Scraping with BeautifulSoup: want to scrape entire column including header and title rows

2k views Asked by At

I'm trying to get a hold of the data under the columns having the code "SEVNYXX", where "XX" are the numbers that follow (eg. 01, 02, etc) on the site using Python.

With the code below I can get the first row of all the Columns data that I want. However, is there a way I could include the header and row Titles to these?

I know I have the Headers, but I was wondering if there is a way to include these in the data that is outputted? And, also how could I look to include all the rows?

from bs4 import BeautifulSoup
from urllib import request

page = request.urlopen('http://www.federalreserve.gov/econresdata/researchdata/feds200628_1.html').read()
soup = BeautifulSoup(page)

desired_table = soup.findAll('table')[2]

# Find the columns you want data from
headers = desired_table.findAll('th')
desired_columns = []
for th in headers:
    if 'SVENY' in th.string:
        desired_columns.append(headers.index(th))
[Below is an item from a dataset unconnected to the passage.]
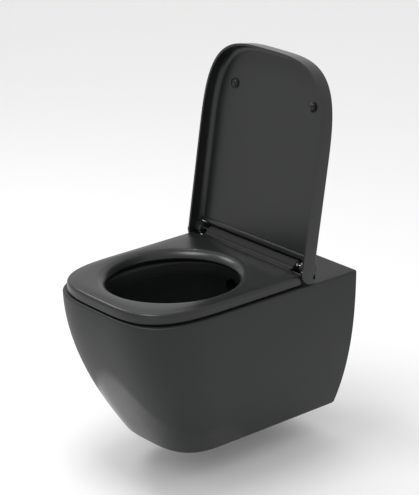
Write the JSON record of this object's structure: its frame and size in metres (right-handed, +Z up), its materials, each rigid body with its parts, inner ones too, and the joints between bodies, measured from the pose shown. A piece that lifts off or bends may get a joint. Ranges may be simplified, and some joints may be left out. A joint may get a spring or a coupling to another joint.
{
  "type": "wall-hung toilet",
  "caption": "Wall-hung matt black toilet with a hollow ceramic pan, a bowl and trapway, and a slim soft-closing seat and lid on a quick-release hinge bar.",
  "frame": {"origin": "on the wall face, midway between the two wall fixing holes, 80 mm below the rim", "axes": "+Z up, +Y out of the back into the wall, +X to the right of someone facing the toilet"},
  "size_m": [0.365, 0.5519, 0.7867],
  "materials": {
    "matt_ceramic": "matt anthracite glaze",
    "matt_thermoset": "matt anthracite thermoset, fine smooth grain",
    "hinge_plastic": "black moulded plastic",
    "rubber": "black rubber",
    "zinc_steel": "zinc-plated steel",
    "polished_steel": "polished stainless steel",
    "white_plastic": "white moulded plastic"
  },
  "bodies": {
    "pan_body": {"pan": "matt_ceramic", "outlet_seal": "rubber", "flush_inlet_seal": "rubber", "fixing_sleeve_left": "white_plastic", "fixing_sleeve_right": "white_plastic", "fixing_bracket_left": "zinc_steel", "fixing_bracket_right": "zinc_steel", "clamp_screw_left": "zinc_steel", "clamp_screw_right": "zinc_steel", "post_gasket_left": "rubber", "post_gasket_right": "rubber", "hinge_post_left": "polished_steel", "hinge_post_right": "polished_steel", "expansion_sleeve_left": "rubber", "expansion_sleeve_right": "rubber", "cone_nut_left": "zinc_steel", "cone_nut_right": "zinc_steel"},
    "hinge_carrier": {"hinge_bar": "hinge_plastic", "seat_damper": "hinge_plastic", "lid_damper": "hinge_plastic", "latch_spring_left": "zinc_steel", "latch_spring_right": "zinc_steel"},
    "seat_body": {"seat": "matt_thermoset", "seat_buffer_front_left": "rubber", "seat_buffer_front_right": "rubber", "seat_buffer_rear_left": "rubber", "seat_buffer_rear_right": "rubber", "seat_bush_left": "polished_steel", "seat_bush_right": "polished_steel", "seat_damper_shaft": "polished_steel"},
    "lid_body": {"lid": "matt_thermoset", "lid_buffer_left": "rubber", "lid_buffer_right": "rubber", "lid_damper_shaft": "polished_steel", "lid_pivot_pin": "polished_steel"},
    "left_latch": {"latch_left": "hinge_plastic"},
    "right_latch": {"latch_right": "hinge_plastic"}
  },
  "joints": [
    {"name": "seat_release", "type": "slide", "parent": "pan_body", "child": "hinge_carrier", "axis": [0, 0, 1], "range_m": [0, 0.04]},
    {"name": "seat_hinge", "type": "hinge", "parent": "hinge_carrier", "child": "seat_body", "pos_m": [0, -0.1275, 0.1109], "axis": [-1, 0, 0], "range_deg": [0, 96]},
    {"name": "lid_hinge", "type": "hinge", "parent": "hinge_carrier", "child": "lid_body", "pos_m": [0, -0.1275, 0.1109], "axis": [-1, 0, 0], "range_deg": [-98.6, 0]},
    {"name": "left_release_button", "type": "slide", "parent": "hinge_carrier", "child": "left_latch", "axis": [0, -1, 0], "range_m": [0, 0.0035], "stiffness_N_per_m": 400, "springref_m": -0.002},
    {"name": "right_release_button", "type": "slide", "parent": "hinge_carrier", "child": "right_latch", "axis": [0, -1, 0], "range_m": [0, 0.0035], "stiffness_N_per_m": 400, "springref_m": -0.002}
  ]
}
# Iterate through each row grabbing the data from the desired columns
rows = desired_table.findAll('tr')

for row in rows[1:]:
    cells= row.findAll('td')
    for column in desired_columns:
        print(cells[column].text)
1

There are 1 answers

6
double_j On BEST ANSWER

How's this?

I added th.getText() and created a list on the desired columns which pulled the column name, and then added row_name = row.findNext('th').getText() to get the row.

from bs4 import BeautifulSoup
from urllib import request

page = request.urlopen('http://www.federalreserve.gov/econresdata/researchdata/feds200628_1.html').read()
soup = BeautifulSoup(page)

desired_table = soup.findAll('table')[2]

# Find the columns you want data from
headers = desired_table.findAll('th')
desired_columns = []
for th in headers:
    if 'SVENY' in th.string:
        desired_columns.append([headers.index(th), th.getText()])

# Iterate through each row grabbing the data from the desired columns
rows = desired_table.findAll('tr')

for row in rows[1:]:
    cells = row.findAll('td')
    row_name = row.findNext('th').getText()
    for column in desired_columns:
        print(cells[column[0]].text, row_name, column[1])